--- Start of Data lines ---

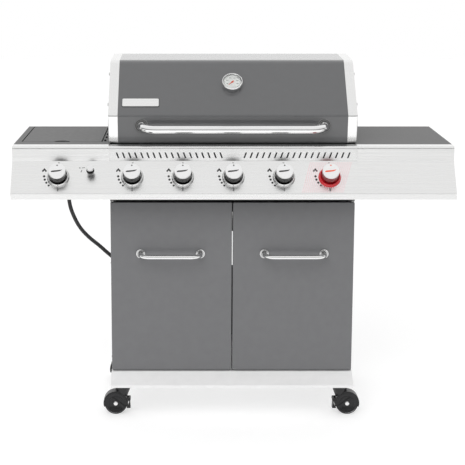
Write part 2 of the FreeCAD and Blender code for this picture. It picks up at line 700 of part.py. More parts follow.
def gas_manifold():
    """A closed pipe behind the panel with a valve body for every knob."""
    middle = PANEL.multVec(Vector(0, 0, -size("manifold_back")))
    pipe = doc.addObject("Part::Cylinder", "manifold_pipe")
    bind(pipe, "Radius", "manifold_radius")
    bind(pipe, "Height", "manifold_right - manifold_left")
    pipe.Placement = Placement(Vector(size("manifold_left"), middle.y, middle.z), ALONG["X"])
    valves = [square_to(PANEL, f"valve_{name}", "valve_radius", x, 0,
                        "0 - manifold_back", "0 - valve_near")
              for name, x in KNOBS.items()]
    return fuse("gas_manifold", pipe, *valves)


def knob_bezels():
    """A dished ring behind every knob."""
    rings = []
    for name, x in KNOBS.items():
        ring = spun(f"bezel_{name}", [
            ("stem_hole", "0"), ("bezel_radius", "0"), ("bezel_radius", "bezel_high - 4"),
            ("bezel_radius - 3", "bezel_high"), ("knob_radius + 1", "bezel_high"),
            ("knob_radius + 1", "1.5"), ("stem_hole", "1.5")])
        rings.append(on_frame(ring, PANEL, x, 0, 0))
    return together("knob_bezels", rings)


def knob(name, x):
    """A knob in three solids: its stem, a black body and a thin metal disc on its face."""
    skirt = spun(f"{name}_skirt", [
        ("stem_radius", "knob_base"), ("knob_radius", "knob_base"),
        ("knob_radius", "knob_base + 4"), ("cap_radius - 1", "knob_base + 7"),
        ("cap_radius - 1", "cap_base"), ("stem_radius", "cap_base")])
    cap = spun(f"{name}_cap", [
        ("0", "cap_base"), ("cap_radius", "cap_base"), ("cap_radius", "knob_high - 1.5"),
        ("cap_radius - 1.5", "knob_high"), ("0", "knob_high")])
    for piece in (skirt, cap):
        on_frame(piece, PANEL, x, 0, 0)
    stem = square_to(PANEL, f"{name}_stem", "stem_radius", x, 0, "0 - valve_near + 0.3", "cap_base")
    return together(name, [stem, skirt, cap])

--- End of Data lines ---

**What you have to do:** Please reproduce the entire listing, exactly as shown.

**Written answer:**
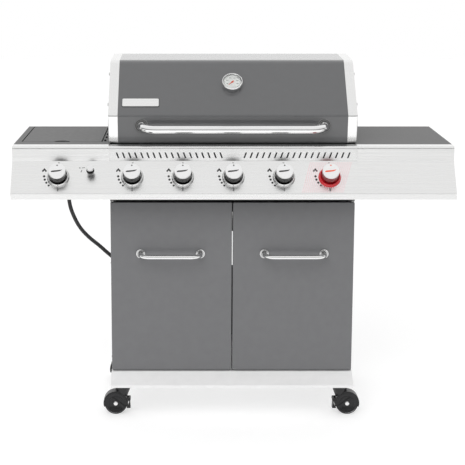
Write part 2 of the FreeCAD and Blender code for this picture. It picks up at line 700 of part.py. More parts follow.
def gas_manifold():
    """A closed pipe behind the panel with a valve body for every knob."""
    middle = PANEL.multVec(Vector(0, 0, -size("manifold_back")))
    pipe = doc.addObject("Part::Cylinder", "manifold_pipe")
    bind(pipe, "Radius", "manifold_radius")
    bind(pipe, "Height", "manifold_right - manifold_left")
    pipe.Placement = Placement(Vector(size("manifold_left"), middle.y, middle.z), ALONG["X"])
    valves = [square_to(PANEL, f"valve_{name}", "valve_radius", x, 0,
                        "0 - manifold_back", "0 - valve_near")
              for name, x in KNOBS.items()]
    return fuse("gas_manifold", pipe, *valves)


def knob_bezels():
    """A dished ring behind every knob."""
    rings = []
    for name, x in KNOBS.items():
        ring = spun(f"bezel_{name}", [
            ("stem_hole", "0"), ("bezel_radius", "0"), ("bezel_radius", "bezel_high - 4"),
            ("bezel_radius - 3", "bezel_high"), ("knob_radius + 1", "bezel_high"),
            ("knob_radius + 1", "1.5"), ("stem_hole", "1.5")])
        rings.append(on_frame(ring, PANEL, x, 0, 0))
    return together("knob_bezels", rings)


def knob(name, x):
    """A knob in three solids: its stem, a black body and a thin metal disc on its face."""
    skirt = spun(f"{name}_skirt", [
        ("stem_radius", "knob_base"), ("knob_radius", "knob_base"),
        ("knob_radius", "knob_base + 4"), ("cap_radius - 1", "knob_base + 7"),
        ("cap_radius - 1", "cap_base"), ("stem_radius", "cap_base")])
    cap = spun(f"{name}_cap", [
        ("0", "cap_base"), ("cap_radius", "cap_base"), ("cap_radius", "knob_high - 1.5"),
        ("cap_radius - 1.5", "knob_high"), ("0", "knob_high")])
    for piece in (skirt, cap):
        on_frame(piece, PANEL, x, 0, 0)
    stem = square_to(PANEL, f"{name}_stem", "stem_radius", x, 0, "0 - valve_near + 0.3", "cap_base")
    return together(name, [stem, skirt, cap])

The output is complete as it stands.